The unofficial sequel to Ex Hex’s near-perfect triangulation of glam-rock, power-pop and Stiff Records in 2014 is another nine songs that sound exactly like “Fox on the Run” with perhaps a notch more crunch. Ex Hex’s Betsy Wright takes the wheel without Mary Timony this time, and virtually nothing is lost, just trade the astonishing “How’d You Get that Girl” for the excellent “Bad Astrology.” And now that we know a real Ex Hex follow-up is on its way, we can appreciate Bat Fangs for what it is without the absurd expectations it manages to meet anyway. Theme song: “Rock the Reaper.” Summer anthem: “Boy of Summer.”
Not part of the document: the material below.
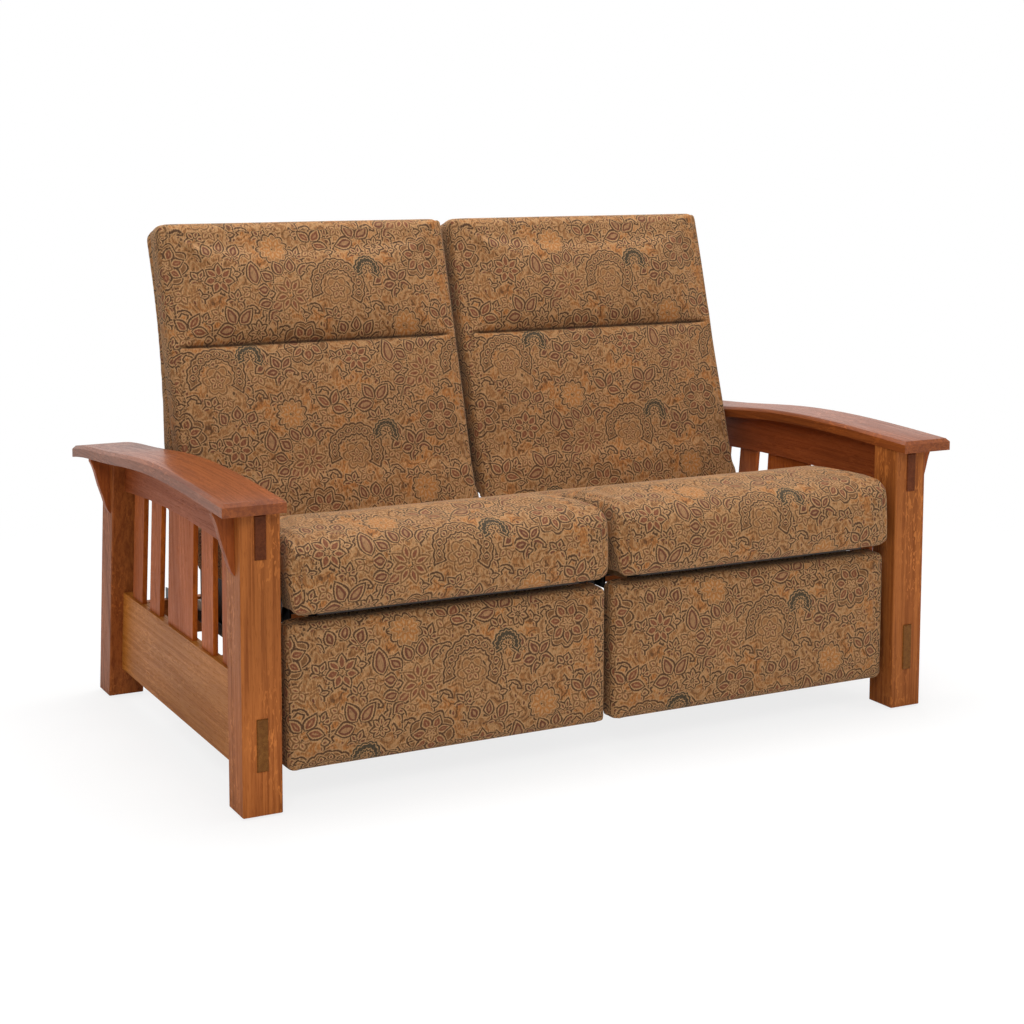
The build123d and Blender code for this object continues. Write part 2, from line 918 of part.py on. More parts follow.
# Whole upholstered back: two puffed sections that meet in a sewn channel
def back_body():
    front = -back_front_depth
    seam = back_seam_height
    low_front = back_lip(front)
    lip_inner = front + back_lip_depth
    low_rear = back_bottom(back_rear_low)
    radius = back_edge_radius
    turn = radius * (1 - sin(radians(45)))
    top = back_top
    ease = back_puff / 2
    half = back_seam_half
    shoulder = front - ease
    groove = (front + back_seam_depth, seam)
    lip = (front + back_seam_depth * back_seam_lip_share, half * back_seam_lip_share)
    middle = (low_front + seam) / 2
    lower = ThreePointArc((front, low_front), (front - back_puff, middle), (shoulder, seam - half))
    lower_lip = ThreePointArc((shoulder, seam - half), (lip[0], seam - lip[1]), groove)
    upper_lip = ThreePointArc(groove, (lip[0], seam + lip[1]), (shoulder, seam + half))
    middle = (seam + half + top - radius) / 2
    upper = ThreePointArc((shoulder, seam + half), (front - back_puff, middle), (front, top - radius))
    crest = ThreePointArc(
        (front, top - radius), (front + turn, top - turn), (front + radius, top)
    )
    rear_edge = (back_rear_high - radius, top)
    rim = ThreePointArc(
        rear_edge, (back_rear_high - turn, top - turn), (back_rear_high, top - radius)
    )
    rear = ThreePointArc(
        (back_rear_high, top - radius),
        (back_rear_mid, back_waist_height),
        (back_rear_belly, back_belly_height),
    )
    face = make_face([
        lower,
        lower_lip,
        upper_lip,
        upper,
        crest,
        Line((front + radius, top), rear_edge),
        rim,
        rear,
        Line((back_rear_belly, back_belly_height), (back_rear_low, low_rear)),
        Line((back_rear_low, low_rear), (lip_inner, back_bottom(lip_inner))),
        Line((lip_inner, back_bottom(lip_inner)), (lip_inner, back_lip(lip_inner))),
        Line((lip_inner, back_lip(lip_inner)), (front, low_front)),
    ])
    body = prism_x(face, -half_width, half_width)
    low = min(low_front, low_rear)
    deep = front - 2 * back_puff
    plate = rounded(-half_width, half_width, low - top, top, back_edge_radius)
    body = body & prism_y(plate, deep, back_rear_low + 2 * overrun)
    plan = crowned_plan(
        front - 2 * back_puff, back_rear_low + overrun, back_crown, back_edge_radius
    )
    return body & prism_z(plan, -overrun, top + overrun)


def back_pocket():
    half = back_frame_thickness / 2
    reach = layer_x(1) + plate_thickness + soft_clearance
    pocket = block(
        -reach,
        reach,
        -half - webbing_thickness - soft_clearance,
        half,
        back_frame_bottom - soft_clearance,
        back_frame_top + soft_clearance,
    )
    slot = block(
        layer_x(1) - soft_clearance,
        reach,
        -half - soft_clearance,
        half,
        0,
        back_frame_bottom,
    )
    return pocket + slot + mirror(slot, about=Plane.YZ)


def back_split(front_side):
    half = back_frame_thickness / 2
    far = 2 * back_rear_low
    if front_side:
        return block(-half_width, half_width, -far, half, 0, back_top)
    return block(-half_width, half_width, half, far, 0, back_top)


def back_frame():
    half = back_frame_thickness / 2
    reach = layer_x(1)
    inner = reach - back_stile_width
    low = back_frame_bottom
    high = back_frame_top
    stile = block(inner, reach, -half, half, low, high)
    bottom = block(-inner, inner, -half, half, low, low + back_stile_width)
    top = block(-inner, inner, -half, half, high - back_stile_width, high)
    return Compound([stile, mirror(stile, about=Plane.YZ), bottom, top])


def back_webbing():
    half = back_frame_thickness / 2
    reach = layer_x(1)
    step = (back_frame_top - back_frame_bottom) / back_webbing_count
    made = []
    for number in range(back_webbing_count):
        middle = back_frame_bottom + step * (number + 0.5)
        made.append(
            block(
                -reach,
                reach,
                -half - webbing_thickness,
                -half,
                middle - webbing_width / 2,
                middle + webbing_width / 2,
            )
        )
    return Compound(made)


# Hinge plates: screwed to the outer faces of the stiles, with the hinge pin
def hinge_plates():
    half = back_frame_thickness / 2
    x = layer_x(1)
    strip = block(x, x + plate_thickness, -half, half, 0, hinge_plate_length)
    end = eye((0, 0), hinge_plate_eye, x)
    pin = disc((0, 0), pin_radius, plate_inner_x, x)
    return both(strip + end + pin)


# Release lever: a flat steel strip on a shaft, with a thicker grip at its end
def release_lever():
    outer = half_width + lever_side_gap
    pivot = (lever_pivot_y, lever_pivot_z)
    tip = (lever_tip_y, lever_tip_z)
    shaft = disc(pivot, lever_shaft_radius, plate_inner_x, outer)
    strip = bar(pivot, tip, lever_width / 2, outer, lever_thickness)
    length = hypot(tip[0] - pivot[0], tip[1] - pivot[1])
    reach = grip_length / length
    heel = (tip[0] + (pivot[0] - tip[0]) * reach, tip[1] + (pivot[1] - tip[1]) * reach)
    spare = (grip_thickness - lever_thickness) / 2
    grip = bar(heel, tip, grip_width / 2, outer - spare, grip_thickness)
    return shaft + strip + grip


def build():
    os.makedirs("parts", exist_ok=True)
    narrow_and_wide = slats()
    lower_blank = lower_rail_blank()
    upper_blank = upper_rail_blank()
    lower = lower_blank
    upper = upper_blank
    for slat in narrow_and_wide:
        lower = lower - slat
        upper = upper - slat
    rail_inner_x = post_middle_x - rail_thickness / 2
    front_rail = stretcher(front_stretcher_y, rail_inner_x)
    rear_rail = stretcher(rear_stretcher_y(), post_inner_x)
    lower = lower - front_rail
    wide = narrow_and_wide[2]
    narrow = [slat for slat in narrow_and_wide if slat is not wide]
    write_sides("front_post", front_post([lower_blank, upper_blank]))
    write_sides("rear_post", rear_post([lower_blank, upper_blank, rear_rail]))
    write_sides("arm", arm())
    write_sides("lower_rail", lower)
    write_sides("upper_rail", upper)
    write_sides("narrow_slats", Compound(narrow))
    write_sides("wide_slat", wide)
    write_sides("corbels", corbels())
    write("front_stretcher", front_rail)
    write("rear_stretcher", rear_rail)
    legs = [middle_leg(front_stretcher_y), middle_leg(rear_stretcher_y())]
    write("middle_legs", Compound(legs))
    write("glides", glides())
    write_seats("tracks", tracks())

    write_seats("side_plates", side_plates())
    write_seats("shoes", shoes())
    write_seats("seat_frame", seat_frame())
    write_seats("seat_webbing", seat_webbing())
    write_seats("seat_cushion", seat_cushion())

    back = back_body()
    cushion = (back & back_split(True)) - back_pocket()
    write_seats("back_cushion", leaned(cushion))
    write_seats("back_panel", leaned(back & back_split(False)))
    write_seats("back_frame", leaned(back_frame()))
    write_seats("back_webbing", leaned(back_webbing()))
    write_seats("hinge_plates", leaned(hinge_plates()))

    write_seats("drive_cranks", drive_cranks())
    write_seats("torque_tube", torque_tube())
    write_seats("idler_cranks", idler_cranks())
    write_seats("coupler_bars", coupler_bars())
    write_seats("control_rods", control_rods())
    write_seats("footrest_brackets", footrest_brackets())
    write_seats("footrest_board", footrest_board_block(0))
    write_seats("footrest_pad", footrest_pad())
    write_seats("release_lever", release_lever())


build()
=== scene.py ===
# %% [markdown]
# A reclining loveseat in oak and tapestry
#
# The real object is a slatted oak arm frame with two upholstered recliner seats
# in it. Its exact joinery and linkages come from CAD and are loaded here as a
# fixed frame, in metres. Blender adds what makes it look real: simulated
# cushions, a woven figured cloth, quartersawn oak, steel and webbing.

from math import cos, pi, radians, sin

import bmesh
import bpy
import numpy as np
from mathutils import Matrix, Vector


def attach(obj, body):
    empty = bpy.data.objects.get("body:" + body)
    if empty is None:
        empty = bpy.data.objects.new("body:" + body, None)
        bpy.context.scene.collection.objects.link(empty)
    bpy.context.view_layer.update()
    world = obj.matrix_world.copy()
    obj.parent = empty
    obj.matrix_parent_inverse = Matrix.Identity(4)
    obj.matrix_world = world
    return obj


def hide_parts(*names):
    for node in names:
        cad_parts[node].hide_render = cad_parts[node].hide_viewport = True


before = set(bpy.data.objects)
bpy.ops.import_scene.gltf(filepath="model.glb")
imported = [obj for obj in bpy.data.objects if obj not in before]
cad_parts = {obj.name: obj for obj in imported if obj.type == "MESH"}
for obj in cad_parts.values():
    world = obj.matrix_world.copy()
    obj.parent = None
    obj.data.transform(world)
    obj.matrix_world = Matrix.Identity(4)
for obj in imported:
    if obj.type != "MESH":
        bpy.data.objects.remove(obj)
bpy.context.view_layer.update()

# %% [markdown]
# The camera
#
# A camera can be aimed by eye, or solved from straight edges that the picture
# shows. Here the place, turn and focal length come from such a solution. The
# picture keeps upright posts nearly parallel, which a real view camera does with
# a shifted lens, so a small vertical shift is used as well.

# %% Camera
picture_size = 1024
focal_pixels = 1923.12
centre_row = 340
eye = Vector((-1.88827, -3.628197, 1.223759))
turn, rise, roll = radians(-27.713), radians(6.143), radians(-0.133)


def viewing_axes(turn, rise, roll):
    back = Vector((sin(turn) * cos(rise), -cos(turn) * cos(rise), sin(rise)))
    right = Vector((cos(turn), sin(turn), 0))
    up = back.cross(right)
    level = Matrix((right, up, back)).transposed()
    return level @ Matrix.Rotation(-roll, 3, "Z")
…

Sadie Dupuis continues to match her pointed unsettlements with bent-up hooks, melding the exhortations of her trusty axe with the buzzing synths of her solo bedroom-pop dreams. She commands respect from men ruining her bus ride, men ruining her sound check, men flashing unearned bro-ship credentials. All of them get taught, few will learn. But she’s still raising the skate, even on the relatively benign (and gorgeous) “Lucky 88.”